In November last year we reported on the government’s plans to reform apprenticeships and introduce a levy of 0.5% for employers with a total payroll bill in excess of £3m. Those plans have now come into fruition with confirmation that the levy will be in force in April 2017, (silencing rumours that the implementation date would be delayed).
The government has also responded to some of the questions raised during consultation this summer:
- Existing apprenticeships will be funded under the current system until April 2017 when the new funding method will come into force.
- All existing apprenticeships frameworks will be phased out by 2020.
- Apprenticeship funding can be used to train existing staff to acquire substantive new skills.
- Employers who pay the levy will not get 20% of their payment until the apprenticeship is complete.
- Unspent funds in an employer’s account will expire after 18 months.
- To be eligible to receiving the funding, a training provider must be on the new Register of Apprenticeship Training Providers.

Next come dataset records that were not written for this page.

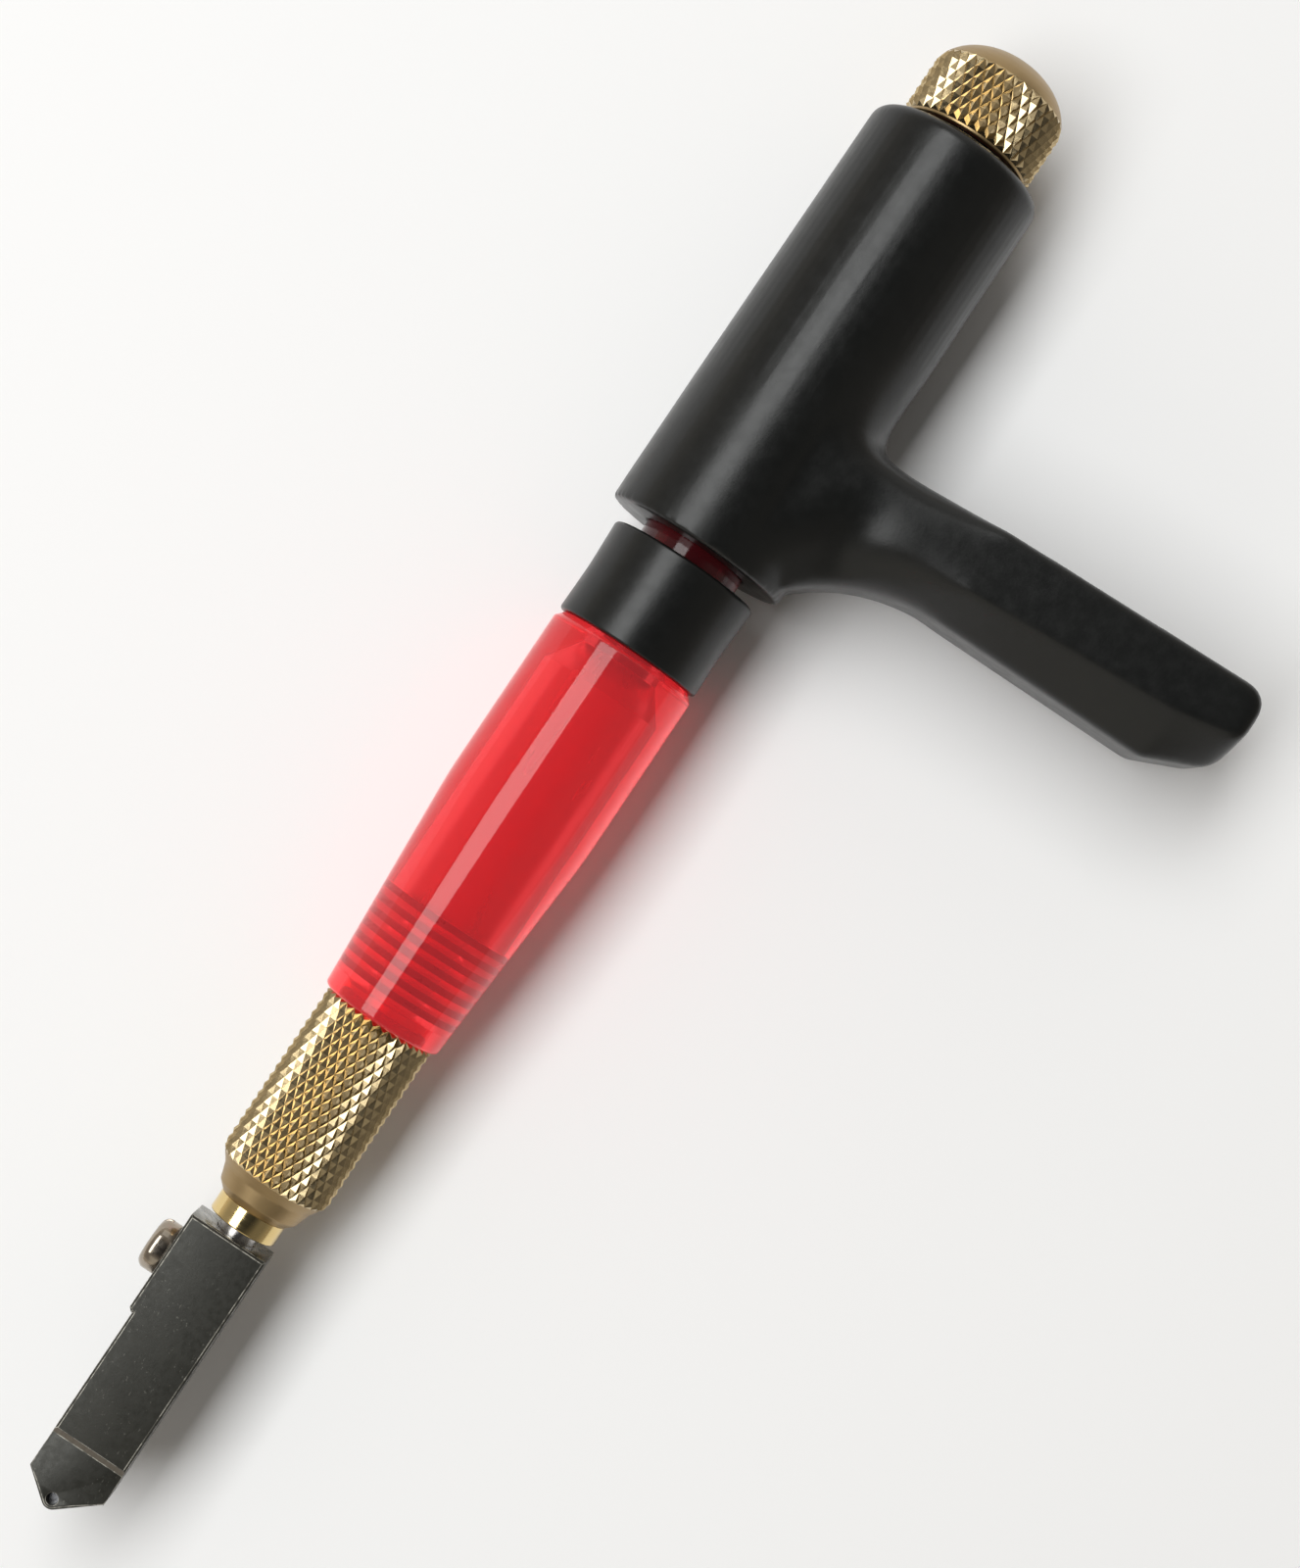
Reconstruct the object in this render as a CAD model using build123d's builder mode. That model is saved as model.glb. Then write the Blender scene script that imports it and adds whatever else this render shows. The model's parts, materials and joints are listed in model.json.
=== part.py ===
from build123d import *
import os

# Oil-fed glass cutter with a T-shaped grip, lying on its side.
# X runs up the tool's axis from the cutting wheel to the filler cap, the grip's arm
# points to -Y, and +Z is up. The origin is on the axis, level with the wheel's edge.
# Millimetres. Stations named *_x are distances up the axis.

os.makedirs("parts", exist_ok=True)

running_gap = 0.05        # radial clearance of a shaft that turns or slides
seat_gap = 0.05           # clearance left between faces that rest on each other
cut_reach = 20.0          # length of a cut that passes right through a piece
run_out = 1.0             # how far a bore's cutter runs past the end of the piece

# cutting wheel and its axle
wheel_radius = 1.5
wheel_width = 1.0
wheel_shoulder = 0.2      # how far the bevelled edge stands out past the flat flanks
axle_radius = 0.62
axle_gap = 0.04           # the wheel's clearance on the axle
axle_half_length = 2.4
axle_offset = 0.4         # axle's distance from the tool's axis, towards +Y

# steel head
head_top_x = 31.6
head_half_width = 4.04
head_half_thickness = 3.45
nose_radius = 1.1
shoulder_left_x = 3.0     # where the V meets the +Y edge
shoulder_right_x = 3.7    # where it meets the -Y edge
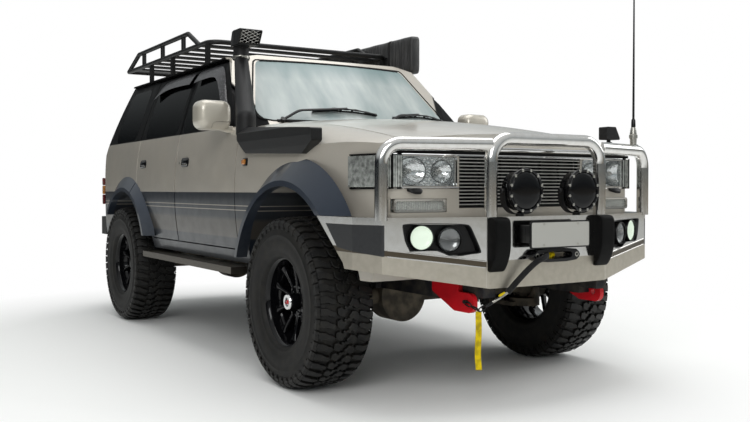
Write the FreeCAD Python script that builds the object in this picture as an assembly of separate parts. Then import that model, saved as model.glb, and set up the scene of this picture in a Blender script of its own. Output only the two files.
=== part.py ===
import FreeCAD, Part
import math
import os

# Lifted off-road 4x4. Millimetres, +X forward, +Y left, +Z up.
# The origin is on the floor, at the middle of the bounding box of the parked vehicle.

Vec = FreeCAD.Vector

# Whole vehicle
front_overhang = 1030
rear_overhang = 960
wheelbase = 2850
mirror_reach_out = 180
overrun = 40
panel_gap = 8
seat_gap = 0.3
shortest_run = 0.03
glass_thickness = 5

# Wheels
tyre_radius = 444.5
tyre_width = 318
tyre_shoulder = 46
sidewall_bulge = 10
bead_radius = 222
rim_width = 240
rim_wall = 9
rim_lip_height = 11
rim_drop = 22
rim_face_inset = 62
spoke_count = 10
spoke_width = 26
spoke_depth = 26
hub_disc_radius = 92
hub_disc_depth = 46
lock_radius = 40
lock_length = 74
front_half_track_in = 94.5
rear_half_track_in = 101

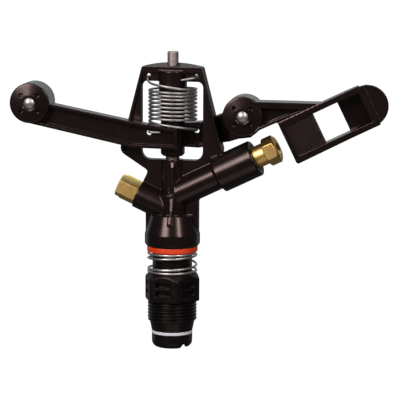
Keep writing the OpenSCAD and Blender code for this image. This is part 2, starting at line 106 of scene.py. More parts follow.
def ramp(tree, factor, stops):
    """A colour that goes through stops of (place, colour) as factor goes from 0 to 1."""
    r = tree.nodes.new("ShaderNodeValToRGB")
    while len(r.color_ramp.elements) < len(stops):
        r.color_ramp.elements.new(0.5)
    for e, (at, color) in zip(r.color_ramp.elements, stops):
        e.position = at
        e.color = (*color, 1)
    tree.links.new(factor, r.inputs[0])
    return r.outputs[0]


def remap(tree, value, low, high):
    """Spreads a noise's usual range over low to high."""
    m = tree.nodes.new("ShaderNodeMapRange")
    m.inputs["From Min"].default_value = 0.3
    m.inputs["From Max"].default_value = 0.7
    m.inputs["To Min"].default_value = low
    m.inputs["To Max"].default_value = high
    tree.links.new(value, m.inputs["Value"])
    return m.outputs[0]


def bumped(tree, shader, height, strength, distance):
    """Fine relief from a noise. distance is its depth in metres."""
    b = tree.nodes.new("ShaderNodeBump")
    b.inputs["Strength"].default_value = strength
    b.inputs["Distance"].default_value = distance
    tree.links.new(height, b.inputs["Height"])
    tree.links.new(b.outputs[0], shader.inputs["Normal"])


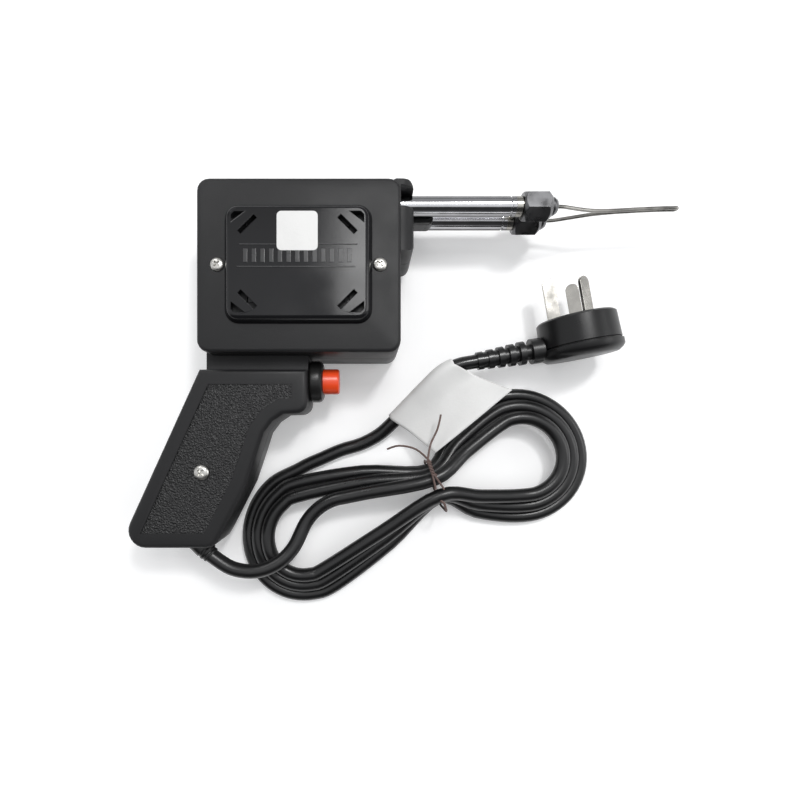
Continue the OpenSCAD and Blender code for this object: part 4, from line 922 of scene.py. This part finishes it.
# %% The flag
flag_mesh = bpy.data.meshes.new("lead_tag_look")
wide = len(rows[0])
flag_mesh.from_pydata([tuple(p * MM) for row in rows for p in row], [],
                      [(r * wide + c, r * wide + c + 1, (r + 1) * wide + c + 1, (r + 1) * wide + c)
                       for r in range(FLAG_ROWS) for c in range(wide - 1)])
for f in flag_mesh.polygons:
    f.use_smooth = True
flag = bpy.data.objects.new("lead_tag_look", flag_mesh)
bpy.context.scene.collection.objects.link(flag)
flag_mesh.materials.append(MAT["paper"])
paper_body = flag.modifiers.new("paper", "SOLIDIFY")
paper_body.thickness, paper_body.offset = FLAG_THICK * MM, 0
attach(flag, "gun")
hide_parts("lead_tag")
looks["lead_tag"] = flag
print("flag faces", len(flag_mesh.polygons))

# %% [markdown]
# The hank is held by a length of paper-covered wire. It goes once round the waist, its two strands are
# twisted together on top, and the ends stand away.

# %% The tie
looks["hank_tie"] = dressed("hank_tie", "tie", 0)
TIE_D, TWISTS, TWIST_LONG, TWIST_STEPS = 1.0, 2.6, 8.0, 24
tie_top = max((v.co.z for v in looks["hank_tie"].data.vertices)) / MM
knot = Vector((11.2, -50.2, tie_top + 0.2))
knot_way = Vector((-0.35, 0.94, 0.18)).normalized()
side_way = knot_way.cross(Vector((0, 0, 1))).normalized()
rise_way = side_way.cross(knot_way)
strands = []
for phase, ends in ((0, [(10.4, -36, 25.5), (13.6, -28.5, 26.6), (15.2, -21.5, 27.2)]),
                    (math.pi, [(3.5, -38.5, 23.5), (-4.5, -36.8, 20.5), (-10.5, -38.6, 17.8)])):
    points = [Vector((14.6 + 2 * math.cos(phase), -57.5, tie_top - 0.3))]
    for k in range(TWIST_STEPS + 1):
        turn = phase + TWISTS * 2 * math.pi * k / TWIST_STEPS
        points.append(knot + knot_way * (TWIST_LONG * k / TWIST_STEPS - 1)
                      + (side_way * math.cos(turn) + rise_way * math.sin(turn)) * TIE_D * 0.5)
    strands.append(smooth(points + [Vector(p) for p in ends], 4))
tie_bm = bmesh.new()
for points in strands:
    tie_bm.from_mesh(tube_mesh("strand", points, TIE_D, 2))
ends_mesh = bpy.data.meshes.new("tie_ends")
tie_bm.to_mesh(ends_mesh)
tie_bm.free()
for f in ends_mesh.polygons:
    f.use_smooth = len(f.vertices) == 4
ends_mesh.materials.append(MAT["tie"])
tie_ends = bpy.data.objects.new("tie_ends", ends_mesh)
bpy.context.scene.collection.objects.link(tie_ends)
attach(tie_ends, "gun")
print("tie top", round(tie_top, 1))
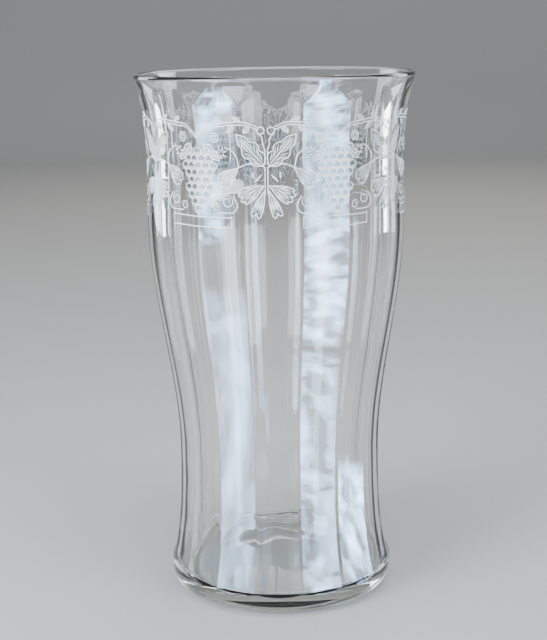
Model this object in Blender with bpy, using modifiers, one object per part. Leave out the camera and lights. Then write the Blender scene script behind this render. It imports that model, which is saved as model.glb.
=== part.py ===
"""A drinking glass of one pint, waisted, with sixteen flat panels round it and a flared round rim.

The glass is a single piece. It stands on the plane Z = 0 with its axis on the Z axis, and a panel faces -Y.
A turned body gives the rim, the inside, the foot ring and the underside, and a sixteen-sided body trims its
outside into panels. Lengths are in metres.
"""

import math

import bmesh
import bpy

MM = 0.001

# Overall
HEIGHT = 155.0 * MM
RIM_RADIUS = 40.6 * MM
LIP_RADIUS = 0.85 * MM
RIM_FLARE = 0.40  # how far the wall leans out at the rim, per unit of height

# Panels. Radii run to the middle of a flat.
PANELS = 16
FOOT_CREASE = (7.2 * MM, 33.3 * MM, -0.25)  # height, radius and slope where the panels meet the foot ring
WAIST = (44.0 * MM, 30.1 * MM, 0.0)
BELLY = (113.0 * MM, 37.4 * MM, 0.0)
NECK = (129.0 * MM, 37.15 * MM, 0.0)
PANEL_FADE_HEIGHT = 147.0 * MM  # above this the ridges between the panels sink into the round rim
LEDGE = 3.0 * MM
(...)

It remains to be seen whether the overhaul of apprenticeships will help the government reach its target of delivering 3 million apprenticeship starts by 2020. It certainly does not seem an unrealistic goal as more and more employers are looking to maximise their return on levy payments by changing their approach to training, recruitment and development of staff. With more employers in the “driving seat” by helping shape the new apprenticeship standards, we may see a reduction in graduate intake in favour of apprenticeships.
As the new funding system draws closer, businesses need to start preparing for how to get the most out of their contribution. Further information on the new system is expected to become available in October and December 2016 so watch out for further updates.